Mãe, imigrante e amiga trabalhadora


Fim de semana passado escrevi sobre os eventos do fim de semana e um deles foi bem especial: um churrasco com um grupo de brasileiros que moram no Chile. Já participei de vários grupos desse tipo, mas nenhum é tão animado e alto astral como esse.



Tive muitas experiências com brasileiros aqui no Chile e algumas delas foram bem desagradáveis, diria até traumáticas. Sabe por que isso acontece? Porque muitas dessas pessoas assimilam o que existe de pior na sociedade chilena que é o “arribismo”. Antes que você fique em dúvida e se pergunte: o que é isso? Eu explico.

O arribista no Chile nada mais é do que conhecemos como emergentes no Brasil, ou seja, pessoas de classe média que, às vezes, têm uma situação econômica um pouquinho melhor e já se acham novos ricos. É aquela pessoa ambiciosa que valoriza bens materiais, status, alguém que aparenta ter uma situação sócio econômica que, muitas vezes, não condiz com a sua realidade.

Essas pessoas geralmente julgam os demais por coisas como: as roupas que usam, o carro que elas têm (ou não), a profissão delas, o bairro onde vivem ou o colégio onde os filhos estudam. Particularmente, não gosto de pessoas assim porque não está entre os meus valores esse tipo de mentalidade.

Venho de uma família simples, tenho uma vida sem luxos, muito classe média e tenho noção da minha condição e, honestamente, me sinto muito feliz. Porque tenho liberdade para fazer minhas escolhas, além disso, à noite durmo bem já que nunca precisei de muito para ser feliz.

Por isso, esse grupo que participo me fascina tanto: pela diversidade de histórias e a simplicidade das pessoas. É tão bom viver com pessoas que vivem no mundo real como nós, que usam transporte coletivo, fazem as próprias compras, quebram a cabeça para organizar as contas e ainda encontram tempo para um churrasquinho e a cervejinha.

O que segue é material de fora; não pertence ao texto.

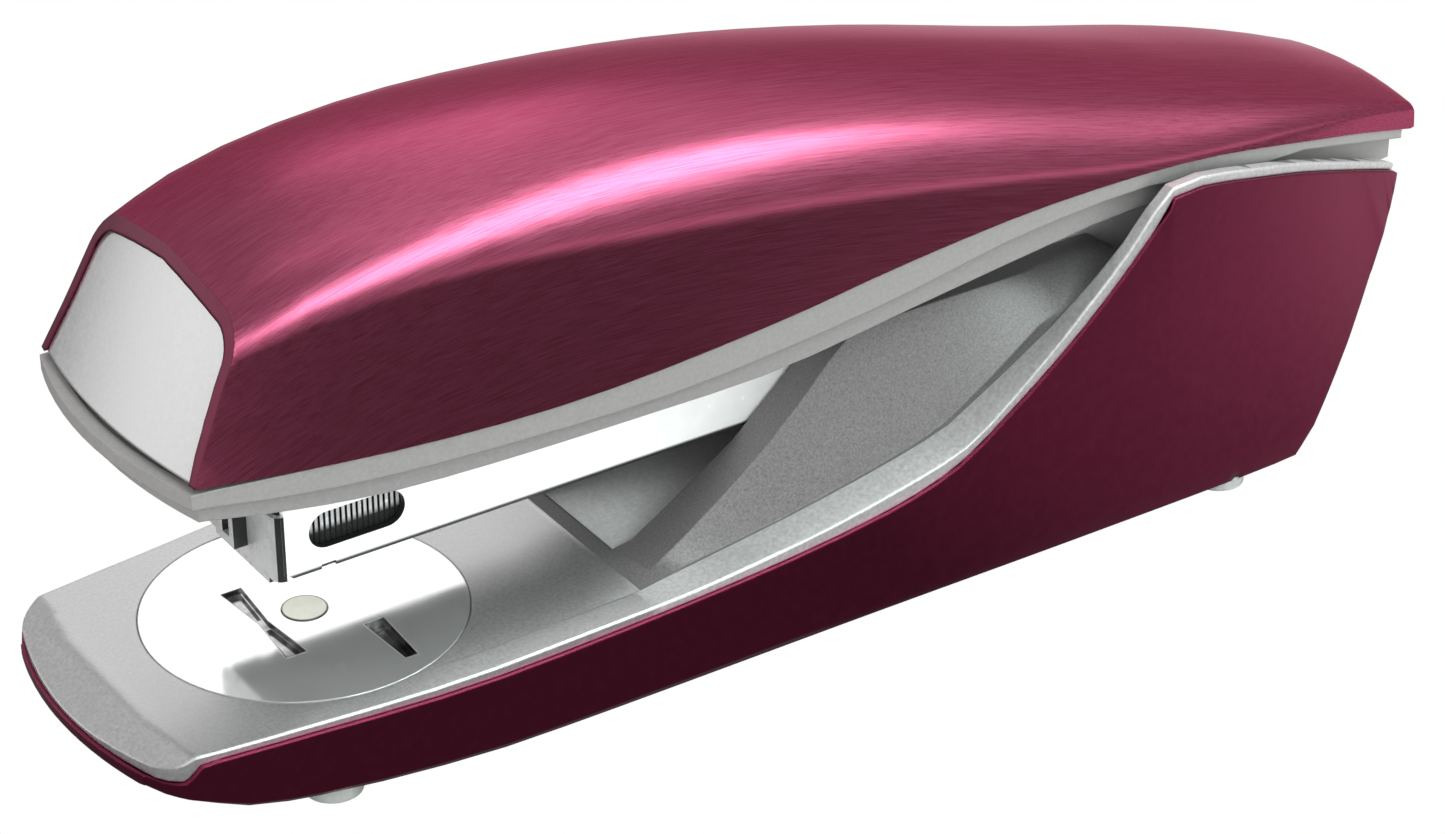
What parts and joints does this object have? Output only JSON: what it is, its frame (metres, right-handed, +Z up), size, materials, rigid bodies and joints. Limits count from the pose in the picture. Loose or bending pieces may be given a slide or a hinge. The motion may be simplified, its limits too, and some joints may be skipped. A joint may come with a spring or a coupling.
{
  "type": "desk stapler",
  "caption": "Desk stapler with a hinged press handle, a sprung top-loading staple magazine and a round turning anvil in a flat deck.",
  "frame": {"origin": "centre of the bounding box in X and Y, at the bottom of the feet", "axes": "-X towards the nose where the staples come out, +Z up, +Y completes the right-handed set; the mirror plane is Y = 0"},
  "size_m": [0.164, 0.044, 0.0602],
  "materials": {
    "garnet_cover": "tinted brushed metal, grain along the length",
    "garnet_shell": "smooth satin paint",
    "silver_liner": "silver paint with a fine grain, blasted on the side walls",
    "nose_satin": "satin",
    "frame_plastic": "satin grey",
    "anvil_chrome": "mirror polish",
    "anvil_button": "satin nickel, warm",
    "magazine_chrome": "mirror polish",
    "staple_wire": "bright wire",
    "plain_steel": "zinc plated",
    "spring_steel": "drawn wire",
    "pusher_plastic": "black moulded",
    "dark_plate": "black coated sheet",
    "foot_rubber": "matte light grey"
  },
  "bodies": {
    "base": {"base_shell": "garnet_shell", "base_liner": "silver_liner", "bottom_plate": "dark_plate", "rubber_feet": "foot_rubber", "hinge_bracket": "plain_steel", "hinge_pin": "plain_steel", "pin_clips": "spring_steel", "bracket_screws": "plain_steel", "base_screws": "plain_steel", "lift_spring": "spring_steel", "anvil_spring": "spring_steel"},
    "anvil_lifter": {"anvil_clip": "spring_steel"},
    "anvil": {"anvil_plate": "anvil_chrome", "anvil_stem": "anvil_button"},
    "magazine": {"magazine_channel": "magazine_chrome", "magazine_nose": "magazine_chrome", "staple_rail": "plain_steel", "rail_stop": "plain_steel", "guide_rod": "plain_steel", "staple_strip": "staple_wire", "handle_spring": "spring_steel", "pusher_spring": "spring_steel"},
    "pusher": {"pusher": "pusher_plastic"},
    "handle": {"cover_shell": "garnet_cover", "nose_plate": "nose_satin", "handle_frame": "frame_plastic", "driver_blade": "plain_steel", "driver_holder": "pusher_plastic", "driver_rivets": "plain_steel", "cover_studs": "spring_steel", "cover_screws": "plain_steel"}
  },
  "joints": [
    {"name": "magazine_press", "type": "hinge", "parent": "base", "child": "magazine", "pos_m": [0.0745, 0, 0.02974], "axis": [0, 1, 0], "range_deg": [-3.4, 0], "stiffness_Nm_per_rad": 2, "springref_deg": 8.59, "deforming": ["lift_spring"]},
    {"name": "handle_hinge", "type": "hinge", "parent": "magazine", "child": "handle", "pos_m": [0.0745, 0, 0.02974], "axis": [0, 1, 0], "range_deg": [-3.1, 50], "stiffness_Nm_per_rad": 1.5, "springref_deg": 2.86, "deforming": ["handle_spring"]},
    {"name": "pusher_slide", "type": "slide", "parent": "magazine", "child": "pusher", "axis": [1, 0, 0], "range_m": [0, 0.022], "stiffness_N_per_m": 40, "springref_m": -0.04, "deforming": ["pusher_spring"]},
    {"name": "anvil_lift", "type": "slide", "parent": "base", "child": "anvil_lifter", "axis": [0, 0, 1], "range_m": [0, 0.0008], "stiffness_N_per_m": 500, "springref_m": -0.002, "deforming": ["anvil_spring"]},
    {"name": "anvil_turn", "type": "hinge", "parent": "anvil_lifter", "child": "anvil", "pos_m": [-0.055, 0, 0.01075], "axis": [0, 0, 1], "range_deg": [0, 180]}
  ]
}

Porque imigrar é algo cheio de perrengues, muito longe dessa fantasia de que sua vida muda totalmente para melhor. Muda sim. Tem coisas boas e ruins, como em qualquer situação. Desse grupo do churrasco, destaco duas histórias que são muito diferentes da minha e, ao mesmo tempo, tão iguais no sentir como imigrante.

Duas mulheres maravilhosas de distintas regiões do Brasil. Vamos chamá-las de Marias. A Maria do Nordeste é formada em Fisioterapia. Conheceu o marido chileno no Brasil, casaram-se, tiveram duas filhas e, depois de passar alguns perrengues vivendo com os pais dela, decidiram morar no Chile. Maria não tem tempo para nada e o dinheiro é curto, portanto, até hoje não conseguiu validar seus estudos. Ela trabalha vendendo doces e salgados brasileiros para os compatriotas que sentem saudades da nossa gastronomia. A família dela mora na mesma comuna do hospital onde o marido de Maria trabalha como auxiliar de serviços gerais.

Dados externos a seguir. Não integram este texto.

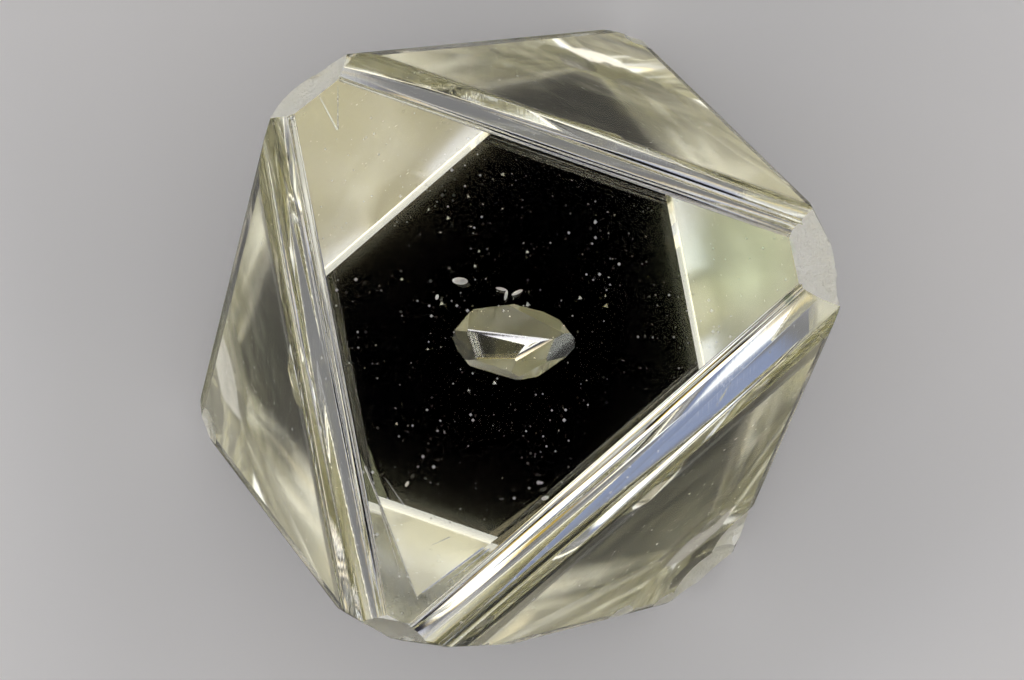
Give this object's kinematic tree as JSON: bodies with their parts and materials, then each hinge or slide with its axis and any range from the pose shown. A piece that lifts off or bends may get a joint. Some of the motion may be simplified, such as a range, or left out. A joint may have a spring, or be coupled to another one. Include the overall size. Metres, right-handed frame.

Já a Maria do Sudeste é uma trabalhadora da zona rural do interior de São Paulo, onde cortava cana. Foi nesse ofício que ela conheceu o marido haitiano. Ele ouviu falar que o Chile era um país com boas oportunidades e juntos decidiram migrar para cá. Trouxeram a filha mais velha (que nasceu quando Maria era muito jovem) e juntos tiveram outra menina que nasceu em Santiago. Maria faz limpeza num hospital, trabalha dois dias e folga dois. O marido se vira como motorista de aplicativo e eles moram na periferia de Santiago.

Assim como essas Marias, conheci outras com uma situação similar, mas com um desfecho diferente ao chegar aqui porque os maridos tinham uma situação financeira melhor e, consequentemente, elas tiveram uma vida financeiramente mais tranquila. Mulheres que puderam optar por ficar em casa e não sair para trabalhar fora, assumiram o trabalho doméstico não remunerado e se dedicam a outras atividades no tempo livre.

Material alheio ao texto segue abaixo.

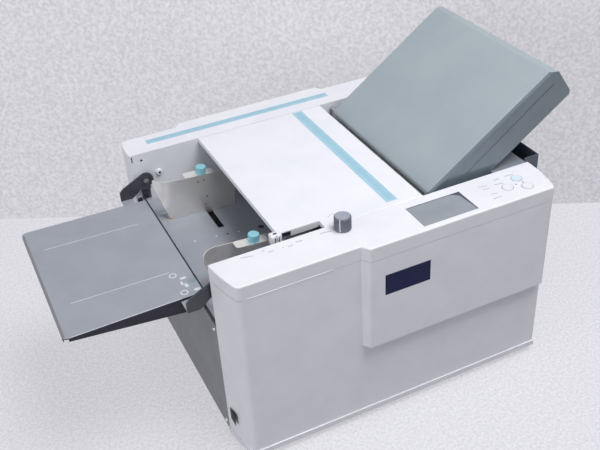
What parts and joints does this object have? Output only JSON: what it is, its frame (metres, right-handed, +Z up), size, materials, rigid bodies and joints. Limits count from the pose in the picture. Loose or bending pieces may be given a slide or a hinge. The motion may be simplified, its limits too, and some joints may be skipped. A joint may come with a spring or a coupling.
{
  "type": "paper folding machine",
  "caption": "Desktop paper folding machine with a folding feed tray, sliding paper guides, hinged top cover, tilted fold plate unit, fold rollers and a fold-up delivery tray.",
  "frame": {"origin": "under the middle of the machine's bounding box, on the plane of the feet", "axes": "+X the way the paper travels, from the feed tray to the fold plate unit, +Y from the operator's side to the rear, +Z up"},
  "size_m": [0.8646, 0.518, 0.5026],
  "materials": {
    "cover_plastic": "fine textured, light grey",
    "lid_plastic": "fine textured, near white",
    "frame_steel": "satin grey paint",
    "tray_steel": "satin mid grey paint",
    "dark_steel": "satin dark grey paint",
    "deck_grey": "satin brownish grey paint",
    "unit_plastic": "fine textured greenish grey",
    "unit_dark": "fine textured dark grey",
    "stainless": "brushed",
    "bright_steel": "turned",
    "roller_rubber": "matt",
    "foot_rubber": "matt",
    "cyan_plastic": "semi-gloss",
    "white_plastic": "semi-gloss",
    "knob_plastic": "matt grey",
    "button_plastic": "matt light grey",
    "screen": "clear window over a grey screen",
    "board": "solder-mask green",
    "black_plastic": "semi-gloss black",
    "belt_rubber": "matt",
    "zinc_steel": "zinc plated",
    "supply_case": "bare sheet"
  },
  "bodies": {
    "machine_frame": {"base_plate": "zinc_steel", "rubber_feet": "foot_rubber", "front_side_frame": "frame_steel", "rear_side_frame": "frame_steel", "tie_rods": "bright_steel", "left_end_panel": "frame_steel", "right_end_cover": "deck_grey", "panel_screws": "bright_steel", "wall_pins": "bright_steel", "tray_stop_brackets": "frame_steel", "front_cover": "cover_plastic", "control_panel_cap": "cover_plastic", "rear_cover": "cover_plastic", "display_screen": "screen", "control_board": "board", "knob_encoder": "black_plastic", "power_inlet": "black_plastic", "power_supply": "supply_case", "separator_pad": "roller_rubber", "feed_path_guides": "zinc_steel", "roller_bearings": "bright_steel", "lower_fold_plates": "zinc_steel", "drive_motor": "black_plastic", "drive_belt": "belt_rubber", "exit_belt": "belt_rubber", "exit_chute": "zinc_steel", "delivery_hinge_brackets": "frame_steel"},
    "feed_tray": {"feed_tray": "tray_steel", "tray_arms": "dark_steel"},
    "paper_table": {"paper_table": "tray_steel"},
    "rear_paper_guide": {"rear_paper_guide": "stainless"},
    "front_paper_guide": {"front_paper_guide": "stainless"},
    "rear_guide_knob": {"rear_guide_knob": "cyan_plastic"},
    "front_guide_knob": {"front_guide_knob": "cyan_plastic"},
    "top_cover": {"top_cover": "lid_plastic"},
    "release_lever": {"release_lever": "white_plastic"},
    "adjust_knob": {"adjust_knob": "knob_plastic"},
    "start_button": {"start_button": "button_plastic"},
    "reset_button": {"reset_button": "button_plastic"},
    "stop_button": {"stop_button": "button_plastic"},
    "power_rocker": {"power_rocker": "black_plastic"},
    "fold_unit": {"fold_unit_upper_shell": "unit_plastic", "fold_unit_lower_shell": "unit_dark", "upper_fold_plates": "zinc_steel", "stop_guide_rods": "bright_steel"},
    "upper_fold_stop": {"upper_fold_stop": "zinc_steel"},
    "lower_fold_stop": {"lower_fold_stop": "zinc_steel"},
    "feed_roller": {"feed_roller": "roller_rubber"},
    "fold_roller_1": {"fold_roller_1": "bright_steel", "roller_gear_1": "white_plastic"},
    "fold_roller_2": {"fold_roller_2": "bright_steel", "drive_gear": "white_plastic"},
    "fold_roller_3": {"fold_roller_3": "bright_steel", "roller_gear_3": "white_plastic"},
    "fold_roller_4": {"fold_roller_4": "bright_steel", "roller_gear_4": "white_plastic"},
    "exit_roller_upper": {"exit_roller_upper": "roller_rubber"},
    "exit_roller_lower": {"exit_roller_lower": "roller_rubber"},
    "motor_pulley": {"motor_pulley": "zinc_steel"},
    "delivery_tray": {"delivery_tray": "tray_steel"}
  },
  "joints": [
    {"name": "feed_tray_hinge", "type": "hinge", "parent": "machine_frame", "child": "feed_tray", "pos_m": [-0.20235, 0, 0.307], "axis": [0, 1, 0], "range_deg": [0, 90]},
    {"name": "table_lift", "type": "hinge", "parent": "machine_frame", "child": "paper_table", "pos_m": [-0.20235, 0, 0.25], "axis": [0, -1, 0], "range_deg": [0, 6]},
    {"name": "rear_guide_slide", "type": "slide", "parent": "paper_table", "child": "rear_paper_guide", "axis": [0, 1, 0], "range_m": [-0.041, 0.042]},
    {"name": "front_guide_slide", "type": "slide", "parent": "paper_table", "child": "front_paper_guide", "axis": [0, -1, 0], "range_m": [-0.041, 0.042]},
    {"name": "rear_guide_knob_turn", "type": "hinge", "parent": "rear_paper_guide", "child": "rear_guide_knob", "pos_m": [-0.11775, 0.1182, 0.32729], "axis": [0.0698, 0, 0.9976], "range_deg": [0, 180]},
    {"name": "front_guide_knob_turn", "type": "hinge", "parent": "front_paper_guide", "child": "front_guide_knob", "pos_m": [-0.11775, -0.1142, 0.32729], "axis": [0.0698, 0, 0.9976], "range_deg": [0, 180]},
    {"name": "top_cover_hinge", "type": "hinge", "parent": "machine_frame", "child": "top_cover", "pos_m": [0.14265, 0, 0.349], "axis": [0, 1, 0], "range_deg": [0, 75]},
    {"name": "release_lever_pivot", "type": "hinge", "parent": "machine_frame", "child": "release_lever", "pos_m": [-0.06435, 0, 0.285], "axis": [0, 1, 0], "range_deg": [0, 45]},
    {"name": "adjust_knob_turn", "type": "hinge", "parent": "machine_frame", "child": "adjust_knob", "pos_m": [-0.00235, -0.192, 0.356], "axis": [0, 0, 1], "range_deg": [-135, 135]},
    {"name": "start_button_press", "type": "slide", "parent": "machine_frame", "child": "start_button", "axis": [0, 0, -1], "range_m": [0, 0.0015], "stiffness_N_per_m": 400},
    {"name": "reset_button_press", "type": "slide", "parent": "machine_frame", "child": "reset_button", "axis": [0, 0, -1], "range_m": [0, 0.0015], "stiffness_N_per_m": 400},
    {"name": "stop_button_press", "type": "slide", "parent": "machine_frame", "child": "stop_button", "axis": [0, 0, -1], "range_m": [0, 0.0015], "stiffness_N_per_m": 400},
    {"name": "power_rocker_tilt", "type": "hinge", "parent": "machine_frame", "child": "power_rocker", "pos_m": [0.31465, 0.2466, 0.054], "axis": [1, 0, 0], "range_deg": [-16, 0]},
    {"name": "fold_unit_hinge", "type": "hinge", "parent": "machine_frame", "child": "fold_unit", "pos_m": [0.1748, 0, 0.34403], "axis": [0, -1, 0], "range_deg": [0, 45]},
    {"name": "upper_fold_stop_slide", "type": "slide", "parent": "fold_unit", "child": "upper_fold_stop", "axis": [0.8192, 0, 0.5736], "range_m": [-0.16, 0.045]},
    {"name": "lower_fold_stop_slide", "type": "slide", "parent": "machine_frame", "child": "lower_fold_stop", "axis": [-0.3156, 0, -0.9489], "range_m": [-0.095, 0.055]},
    {"name": "feed_roller_spin", "type": "hinge", "parent": "machine_frame", "child": "feed_roller", "pos_m": [0.04566, 0, 0.291], "axis": [0, 1, 0], "continuous": true},
    {"name": "fold_roller_2_spin", "type": "hinge", "parent": "machine_frame", "child": "fold_roller_2", "pos_m": [0.17366, 0, 0.29685], "axis": [0, 1, 0], "continuous": true},
    {"name": "fold_roller_1_spin", "type": "hinge", "parent": "machine_frame", "child": "fold_roller_1", "pos_m": [0.1553, 0, 0.32306], "axis": [0, 1, 0], "continuous": true},
    {"name": "fold_roller_3_spin", "type": "hinge", "parent": "machine_frame", "child": "fold_roller_3", "pos_m": [0.20402, 0, 0.28675], "axis": [0, 1, 0], "continuous": true},
    {"name": "fold_roller_4_spin", "type": "hinge", "parent": "machine_frame", "child": "fold_roller_4", "pos_m": [0.19901, 0, 0.25514], "axis": [0, 1, 0], "continuous": true},
    {"name": "exit_roller_lower_spin", "type": "hinge", "parent": "machine_frame", "child": "exit_roller_lower", "pos_m": [0.30957, 0, 0.18974], "axis": [0, 1, 0], "continuous": true},
    {"name": "exit_roller_upper_spin", "type": "hinge", "parent": "machine_frame", "child": "exit_roller_upper", "pos_m": [0.32551, 0, 0.19894], "axis": [0, 1, 0], "continuous": true},
    {"name": "motor_pulley_spin", "type": "hinge", "parent": "machine_frame", "child": "motor_pulley", "pos_m": [0.23565, 0, 0.062], "axis": [0, 1, 0], "continuous": true},
    {"name": "delivery_tray_hinge", "type": "hinge", "parent": "machine_frame", "child": "delivery_tray", "pos_m": [0.3684, 0, 0.092], "axis": [0, 1, 0], "range_deg": [0, 90]}
  ],
  "couplings": [
    {"joint": "fold_roller_1_spin", "follows": "fold_roller_2_spin", "ratio": -1},
    {"joint": "fold_roller_3_spin", "follows": "fold_roller_2_spin", "ratio": -1},
    {"joint": "fold_roller_4_spin", "follows": "fold_roller_2_spin", "ratio": 1},
    {"joint": "exit_roller_lower_spin", "follows": "fold_roller_2_spin", "ratio": 1.7556},
    {"joint": "exit_roller_upper_spin", "follows": "fold_roller_2_spin", "ratio": -1.7556},
    {"joint": "motor_pulley_spin", "follows": "fold_roller_2_spin", "ratio": 2}
  ]
}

Pessoalmente, me identifico mais com as Marias que trabalham fora e tenho mais assunto para conversar com elas. Mesmo que a gente venha de lugares diferentes, com situações sócio econômicas e histórias de vidas distintas, encontro mais pontos de conexão com elas.

E olha que eu já participei de grupos de mães aqui no Chile e fui a muitos encontros, conheci diversas mães e, sinceramente, dali nenhuma amizade vingou. Ser mãe é muito legal, mas não necessariamente te conecta com outra mulher. É preciso muito mais que isso para que a gente consigo conversar e também se interesse pela história de vida de outra pessoa. Quando a gente é mãe, mulher, imigrante e trabalhadora, a conexão é ainda maior porque compartilhamos vários sentimentos que nos acompanham todos os dias nessa caminhada fora do nosso país de origem.